Spectrally Selective Detection of Short Spin Waves in Magnetoplasmonic Nanostructures via the Magneto-Optical Intensity Effect

Abstract

A method of spectrally selective detection of short spin waves (or magnons) by means of the transverse magneto-optical (MO) intensity effect in transmission in the magnetoplasmonic nanostructure is proposed. We considered the spin waves with a wavelength equal to or less than (by an integer number of times) the period of the plasmonic structure, that is, of the order of hundreds of nanometers or 1–2 μm. The method is based on the analysis of the MO effect spectrum versus the modulation of the sample magnetization (created by the spin wave) and related spatial symmetry breaking in the magnetic layer.
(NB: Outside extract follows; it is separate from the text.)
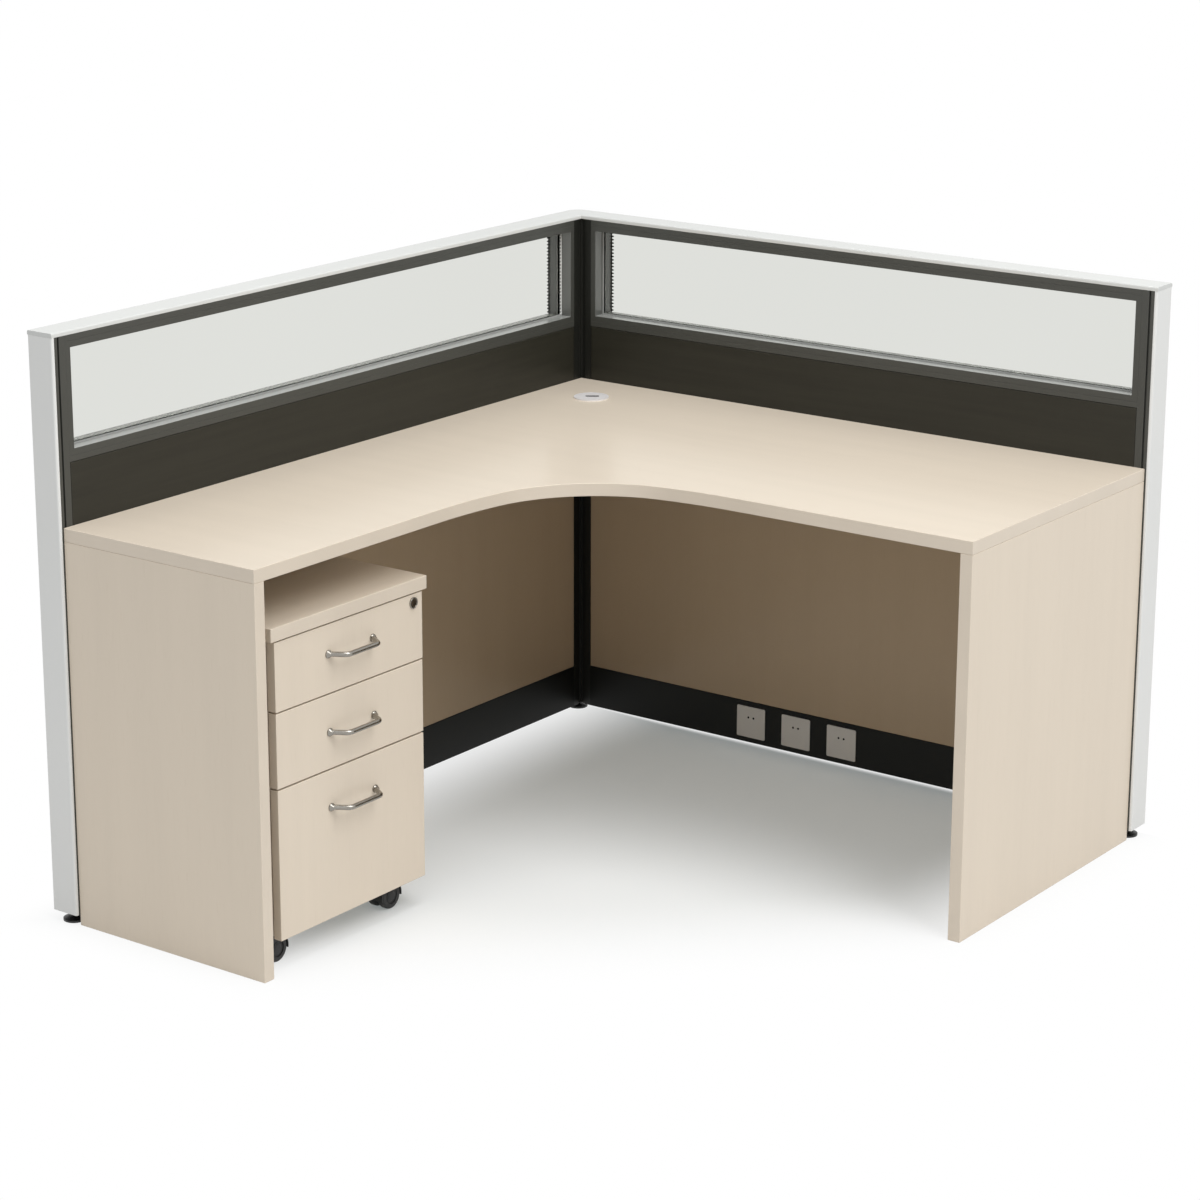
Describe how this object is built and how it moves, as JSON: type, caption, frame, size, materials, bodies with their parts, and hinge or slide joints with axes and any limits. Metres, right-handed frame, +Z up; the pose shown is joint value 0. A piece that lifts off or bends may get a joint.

The spatial symmetry breaking leads to the appearance of the MO effect modulation at the normal incidence of light in the spectral range of the optical states (the SPP and the waveguide modes) and the breaking of the antisymmetry of the effect with respect to the sign of the incidence angle of light. We reveal that the magnitude of the MO effect varies periodically depending on the spatial shift of the spin wave with respect to the plasmonic grating. The period of this modulation is equal to the period of the spin wave. All these facts allow for the detection of spin waves of a certain wavelength propagating in a nanostructure by measuring the MO response.